RAM Limitations: If the requested array exceeds the available RAM, Python raises MemoryError.
Inefficient Data Types: Using high-memory data types like float64 instead of float32 increases memory usage.
No Virtual Memory Available: If swapping (virtual memory) is disabled, large arrays may fail to allocate.

2. Common Causes and Solutions

Cause 1: Requesting an Extremely Large Array

If the requested array size is too large, it may exceed available RAM.

Example (Allocating an Excessive Array)

import numpy as np
arr = np.zeros((100000, 100000), dtype=np.float64)  # Requires ~74.5 GB RAM!

Solution: Use a Smaller Array or Reduce Data Type Size

arr = np.zeros((10000, 10000), dtype=np.float32)  # Uses ~381 MB RAM

Estimate Required Memory:

size_in_bytes = 100000 * 100000 * np.dtype(np.float64).itemsize  # 8 bytes per float64
size_in_gb = size_in_bytes / (1024**3)
print(f"Required Memory: {size_in_gb:.2f} GB")

Cause 2: Using an Inefficient Data Type

Using float64 instead of float32 doubles memory usage.
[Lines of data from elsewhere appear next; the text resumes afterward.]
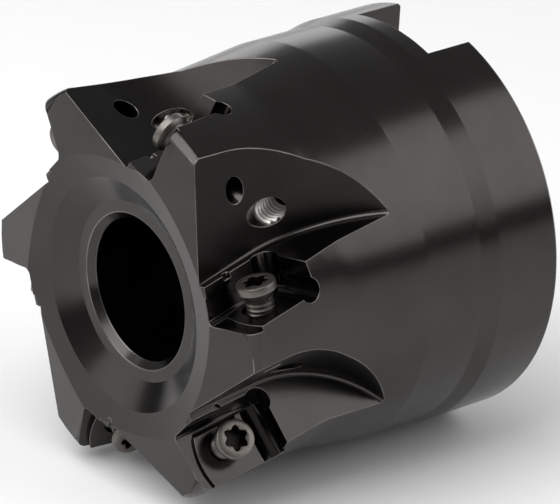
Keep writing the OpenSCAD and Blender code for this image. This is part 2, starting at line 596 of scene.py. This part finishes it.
def smooth_from_source(piece, lookup, blended):
    """Give every corner the surface normal it has on the CAD node; bevels blend between them."""
    mesh = piece.data
    normals = [None] * len(mesh.loops)
    at_vertex = [[] for _ in mesh.vertices]
    for face in mesh.polygons:
        if face.material_index:
            continue
        for loop in face.loop_indices:
            vertex = mesh.loops[loop].vertex_index
            normal = best_normal(lookup, mesh.vertices[vertex].co, face.normal)
            normals[loop] = normal
            at_vertex[vertex].append(normal)
    bevel_reach = 0.3
    for face in mesh.polygons:
        for loop in face.loop_indices:
            vertex = mesh.loops[loop].vertex_index
            if face.material_index:
                total = sum_of_near(at_vertex[vertex], face.normal, bevel_reach)
                own = mesh.vertex_normals[vertex].vector.copy()
                normals[loop] = total.normalized() if total.length else own
            elif blended(mesh.vertices[vertex].co):
                own = best_normal(lookup, mesh.vertices[vertex].co, face.normal)
                normals[loop] = sum_of_near(at_vertex[vertex], own, math.cos(BLEND_ANGLE)).normalized()
    mesh.shade_smooth()
    mesh.normals_split_custom_set(normals)


# ---------------------------------------------------------------- materials


def new_material(name):
    """An empty node material with its shader joined to the output."""
    material = bpy.data.materials.new(name)
    material.use_nodes = True
    nodes = material.node_tree.nodes
    nodes.clear()
    output = nodes.new("ShaderNodeOutputMaterial")
    shader = nodes.new("ShaderNodeBsdfPrincipled")
    material.node_tree.links.new(shader.outputs["BSDF"], output.inputs["Surface"])
    return material, nodes, material.node_tree.links, shader


def object_noise(nodes, links, scale, detail, stretch=(1, 1, 1)):
    """Noise that sits on the piece, stretched along its axes."""
    coords = nodes.new("ShaderNodeTexCoord")
    mapping = nodes.new("ShaderNodeMapping")
    mapping.inputs["Scale"].default_value = stretch
    noise = nodes.new("ShaderNodeTexNoise")
    noise.inputs["Scale"].default_value = scale
    noise.inputs["Detail"].default_value = detail
    links.new(coords.outputs["Object"], mapping.inputs["Vector"])
    links.new(mapping.outputs["Vector"], noise.inputs["Vector"])
    return noise


def ramp_between(nodes, links, source, low, high, low_at=0.3, high_at=0.7):
    """Colour that runs from low to high as the source rises."""
    ramp = nodes.new("ShaderNodeValToRGB")
    ramp.color_ramp.elements[0].position = low_at
    ramp.color_ramp.elements[1].position = high_at
    ramp.color_ramp.elements[0].color = (*low, 1)
    ramp.color_ramp.elements[1].color = (*high, 1)
    links.new(source, ramp.inputs["Fac"])
    return ramp.outputs["Color"]


def roughness_between(nodes, links, source, low, high, low_at=0.3, high_at=0.7):
    """Roughness that runs from low to high as the source rises."""
    spread = nodes.new("ShaderNodeMapRange")
    spread.inputs["From Min"].default_value = low_at
    spread.inputs["From Max"].default_value = high_at
    spread.inputs["To Min"].default_value = low
    spread.inputs["To Max"].default_value = high
    links.new(source, spread.inputs["Value"])
    return spread.outputs["Result"]


def relief(nodes, links, height, strength, distance, under=None):
    """Bump from a height, laid over another bump where one is given."""
    bump = nodes.new("ShaderNodeBump")
    bump.inputs["Strength"].default_value = strength
    bump.inputs["Distance"].default_value = distance
    links.new(height, bump.inputs["Height"])
    if under:
        links.new(under, bump.inputs["Normal"])
    return bump.outputs["Normal"]


def steel_material(name, colour, roughness, mottling, grain, turning=0.0):
    """Metal with fine mottled colour, uneven roughness, faint grain and rings left by turning."""
    cloud_scale, cloud_detail = 240, 5
    grain_scale, grain_detail, grain_height = 5200, 3, 0.0000015
    ring_scale, ring_detail, ring_height = 100, 4, 0.000004
    ring_stretch = (0.3, 45, 0.3)
    unevenness = 0.15
    material, nodes, links, shader = new_material(name)
    shader.inputs["Metallic"].default_value = 1.0
    darker = tuple(part * (1 - mottling) for part in colour)
    lighter = tuple(part * (1 + mottling) for part in colour)
    cloud = object_noise(nodes, links, cloud_scale, cloud_detail).outputs["Fac"]
    links.new(ramp_between(nodes, links, cloud, darker, lighter), shader.inputs["Base Color"])
    specks = object_noise(nodes, links, grain_scale, grain_detail).outputs["Fac"]
    smoother = roughness * (1 - unevenness)
    rougher = roughness * (1 + unevenness)
    links.new(roughness_between(nodes, links, specks, smoother, rougher), shader.inputs["Roughness"])
    surface = relief(nodes, links, specks, grain, grain_height)
    if turning:
        rings = object_noise(nodes, links, ring_scale, ring_detail, ring_stretch).outputs["Fac"]
        surface = relief(nodes, links, rings, turning, ring_height, surface)
    links.new(surface, shader.inputs["Normal"])
    return material


# ---------------------------------------------------------------- cutter body


def is_gullet_foot(edge):
    """Edge between the floor and the wall of a chip gullet."""
    if edge.is_convex or edge.calc_face_angle() < FOOT_ANGLE:
        return False
    for number in range(1, TEETH + 1):
        into_seat = seat_frame(number).inverted()
        if all(on_gullet_foot(into_seat @ corner.co) for corner in edge.verts):
            return True
    return False


def on_gullet_foot(place):
    """Whether a place in the frame of a seat is on the line where gullet floor and wall meet."""
    seat = bpy.context.scene.facemill_seat
    if abs(place.z - seat.gullet_floor) > WALL_TOLERANCE:
        return False
    before_runout = place.y < seat.runout_centre + WALL_TOLERANCE
    if before_runout and abs(place.x + seat.gullet_wall) < WALL_TOLERANCE:
        return True
    across = place.x + seat.gullet_wall - seat.runout_radius
    along = place.y - seat.runout_centre
    return abs(math.hypot(across, along) - seat.runout_radius) < WALL_TOLERANCE


def is_sharp_outside(edge):
    """Edge that sticks out and turns more than the sharp angle."""
    return edge.is_convex and edge.calc_face_angle() > bpy.context.scene.facemill_body.sharp_angle


def is_gullet_wall(face):
    """Face on the wall of a chip gullet, where the painted shade goes."""
    seat = bpy.context.scene.facemill_seat
    upright = 0.05
    facing_gullet = 0.9
    gullet_end = 0.012
    for number in range(1, TEETH + 1):
        into_seat = seat_frame(number).inverted()
        centre = into_seat @ face.center
        facing = into_seat.to_3x3() @ face.normal
        if centre.z < seat.gullet_floor or abs(facing.z) > upright or centre.x > gullet_end:
            continue
        runout = Vector((seat.runout_radius - seat.gullet_wall, seat.runout_centre, centre.z))
        to_runout = runout - centre
        if centre.y < seat.runout_centre and abs(centre.x + seat.gullet_wall) < WALL_TOLERANCE:
            return facing.x > facing_gullet
        off_curve = abs(to_runout.length - seat.runout_radius)
        if centre.y > seat.runout_centre and off_curve < 3 * WALL_TOLERANCE:
            return facing.dot(to_runout.normalized()) > facing_gullet
    return False


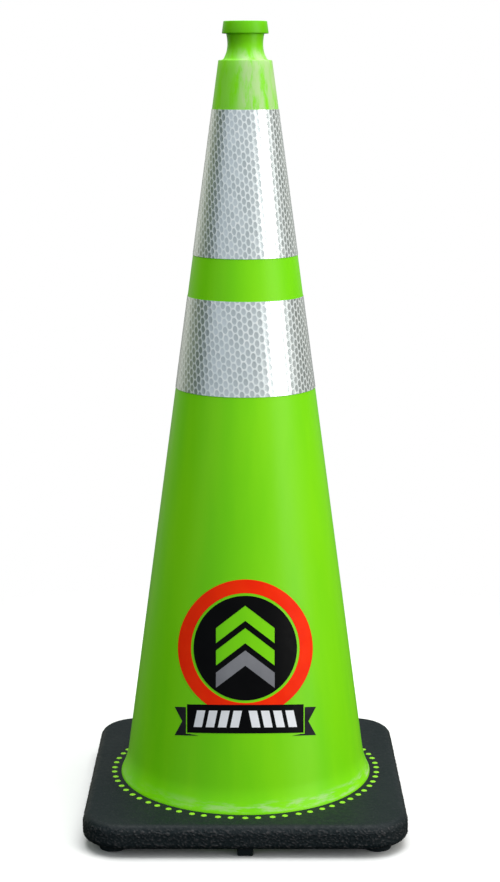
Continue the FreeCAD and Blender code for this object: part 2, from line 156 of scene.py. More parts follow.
def make_piece(name, bm, nodes, materials, sharp_over=40):
    """A named object from a bmesh, riding on the cone in place of CAD nodes."""
    mesh = bpy.data.meshes.new(name)
    bm.to_mesh(mesh)
    bm.free()
    mesh.shade_smooth()
    mesh.set_sharp_from_angle(angle=math.radians(sharp_over))
    for material in materials:
        mesh.materials.append(material)
    piece = bpy.data.objects.new(name, mesh)
    scene.collection.objects.link(piece)
    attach(piece, "root")
    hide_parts(*nodes)
    low, high = (Vector(f(v.co[i] for v in mesh.vertices) for i in range(3)) for f in (min, max))
    size = tuple(round(x / mm, 1) for x in high - low)
    print(f"{name}: {len(mesh.polygons)} faces, {size} mm, from z {low.z / mm:.1f}")
    return piece


def thicken(piece, thickness, offset, rim_slot=0):
    """Gives a thin sheet its thickness, then marks the cut edges sharp so they don't look puffy."""
    solidify = piece.modifiers.new("thickness", "SOLIDIFY")
    solidify.thickness = thickness
    solidify.offset = offset
    solidify.material_offset_rim = rim_slot
    graph = bpy.context.evaluated_depsgraph_get()
    sheet, solid = piece.data, bpy.data.meshes.new_from_object(piece.evaluated_get(graph))
    piece.modifiers.clear()
    piece.data = solid
    bpy.data.meshes.remove(sheet)
    solid.name = piece.name
    solid.set_sharp_from_angle(angle=math.radians(40))


# %% [markdown]
# ## Shader helpers
# Every finish is built from nodes on object coordinates, or on an attribute of the mesh, so that a
# pattern stays put on the piece when the view changes. Small functions keep the node code short.
# One adds a node and fills in its inputs, one makes noise at a size given in millimetres, one maps
# a value to another range, and the rest are the products, blends and bumps that finishes share.

# %% Node helpers
def add_node(tree, kind, inputs=None, **options):
    """Adds a shader node. A value that is another node's output is linked, any other is set."""
    node = tree.nodes.new(kind)
    for option, setting in options.items():
        setattr(node, option, setting)
    for name, source in (inputs or {}).items():
        if isinstance(source, bpy.types.NodeSocket):
            tree.links.new(source, node.inputs[name])
        else:
            node.inputs[name].default_value = source
    return node


def new_finish(name, **constants):
    """A material with one Principled shader, and that shader's node."""
    material = bpy.data.materials.new(name)
    material.use_nodes = True
    shader = material.node_tree.nodes["Principled BSDF"]
    for socket, number in constants.items():
        shader.inputs[socket.replace("_", " ")].default_value = number
    return material, material.node_tree, shader


def noise_at(tree, size_mm, stretch=(1, 1, 1), detail=3.0, roughness=0.5):
    """Noise on object coordinates, its grain about size_mm across and stretched along X, Y and Z."""
    place = add_node(tree, "ShaderNodeTexCoord").outputs["Object"]
    scale = tuple(1 / (size_mm * mm * each) for each in stretch)
    mapped = add_node(tree, "ShaderNodeMapping", {"Vector": place, "Scale": scale})
    texture = add_node(
        tree,
        "ShaderNodeTexNoise",
        {"Vector": mapped.outputs[0], "Scale": 1.0, "Detail": detail, "Roughness": roughness},
    )
    return texture.outputs["Fac"]


def spread(tree, source, low, high, to_low=0.0, to_high=1.0):
    """Maps a value from one range to another, held at the ends."""
    inputs = {0: source, 1: low, 2: high, 3: to_low, 4: to_high}
    return add_node(tree, "ShaderNodeMapRange", inputs, interpolation_type="SMOOTHSTEP").outputs[0]


def times(tree, first, second):
    """The product of two values."""
    return add_node(tree, "ShaderNodeMath", {0: first, 1: second}, operation="MULTIPLY").outputs[0]


def blend_colours(tree, factor, first, second):
    """A mix of two colours; each may be a colour or another node's output."""
    inputs = {0: factor, 6: first, 7: second}
    return add_node(tree, "ShaderNodeMix", inputs, data_type="RGBA").outputs[2]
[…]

Example (Using Unnecessary `float64`)

arr = np.ones((50000, 50000), dtype=np.float64)  # ~18.6 GB

Solution: Use a Smaller Data Type

arr = np.ones((50000, 50000), dtype=np.float32)  # ~9.3 GB

Alternative: Use Integer Types Instead of Floats

arr = np.ones((50000, 50000), dtype=np.int8)  # Uses only ~2.3 GB

Cause 3: Not Using Memory-Mapped Files

NumPy supports memory mapping, which allows working with large arrays without loading them fully into RAM.

Solution: Use memmap to Work with Large Arrays

arr = np.memmap('large_array.dat', dtype=np.float32, mode='w+', shape=(100000, 100000))
arr[:] = np.random.rand(100000, 100000)  # Works without consuming all RAM

This stores data on disk, preventing RAM overflow.
Use case: Large datasets in ML, AI, data science.

Cause 4: Lack of Virtual Memory (Swap Space)

When physical RAM is full, systems use virtual memory (swap). If disabled, NumPy may fail to allocate large arrays.

Solution: Enable Swap Space (Linux/macOS/WSL)

sudo fallocate -l 8G /swapfile
sudo chmod 600 /swapfile
sudo mkswap /swapfile
sudo swapon /swapfile

This adds 8GB of virtual memory to prevent MemoryErrors.

Windows: Increase Pagefile Size

Go to System Properties → Advanced → Performance
Click Settings → Advanced → Virtual Memory
Increase pagefile size.

Cause 5: Processing Data in Large Chunks

Processing a large dataset all at once can exhaust memory.

Solution: Process Data in Smaller Chunks
Instead of:

data = np.loadtxt('huge_file.csv', delimiter=',')

Use:

import pandas as pd
chunks = pd.read_csv('huge_file.csv', chunksize=10000)
for chunk in chunks:
    process(chunk)

3. Summary of Fixes

Issue	Fix
Allocating an extremely large array	Reduce size or data type precision
Using `float64` unnecessarily	Use `float32` or smaller integers
RAM limits	Use memory-mapped arrays (`memmap`)
No swap space	Enable virtual memory (swap/pagefile)
Processing large data all at once	Use chunk-based processing